Although no one I know has sung Master Hongyi's farewell song, and we're from different eras, I still used it in my novel: The male protagonist arranged to meet the female protagonist at their usual restaurant. A group of high school graduates were having a teacher appreciation banquet there. The male protagonist waited all night, but the female protagonist didn't come. He had caused her too much pain; she didn't want to see him again. The students were singing a farewell song: "Outside the long pavilion, along the ancient road, the fragrant grass stretches to the horizon..." He knew she wouldn't come. The song she sang for him was also a farewell song.

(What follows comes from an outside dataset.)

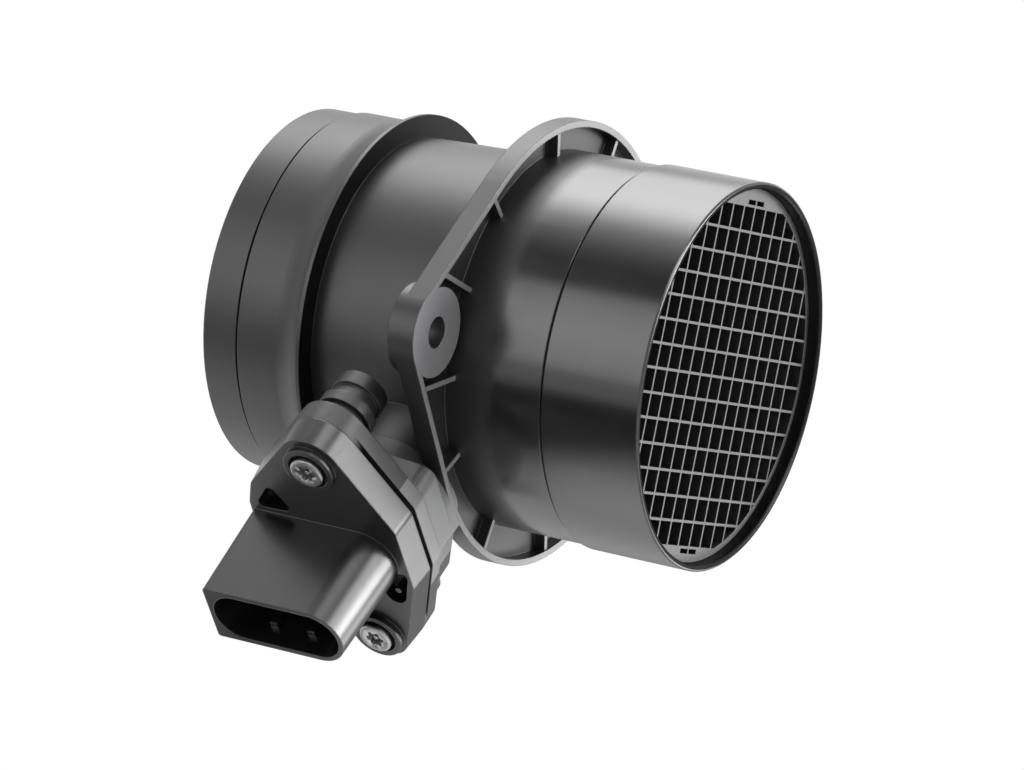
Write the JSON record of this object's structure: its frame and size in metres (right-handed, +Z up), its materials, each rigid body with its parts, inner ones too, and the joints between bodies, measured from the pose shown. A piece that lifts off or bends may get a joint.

She arrived outside the restaurant, but she didn't go in. They never saw each other again, separated by an insurmountable distance. That farewell song was sung until the very end. Let's sing one more farewell song.

A reader named A-Wang wrote in saying that he sang this farewell song with lyrics written by Master Hongyi fifty years ago, but the lyrics differed slightly from what we remember. The lyrics he remembered were as follows:

Outside the long pavilion, along the ancient road, fragrant grasses stretch to the horizon.

The evening breeze caresses the willows, the flute's melody fades, the setting sun shines beyond the mountains.

At the ends of the earth, my close friends have mostly passed away.

A ladle of wine exhausts the remaining joy; tonight, parting dreams are cold.

Ah Wang said that these were remnants of memories from half a century ago. In the past twenty years, his friends have passed away one by one, and he himself is now over sixty. When he sang "half of my close friends have passed away," he couldn't help but shed tears.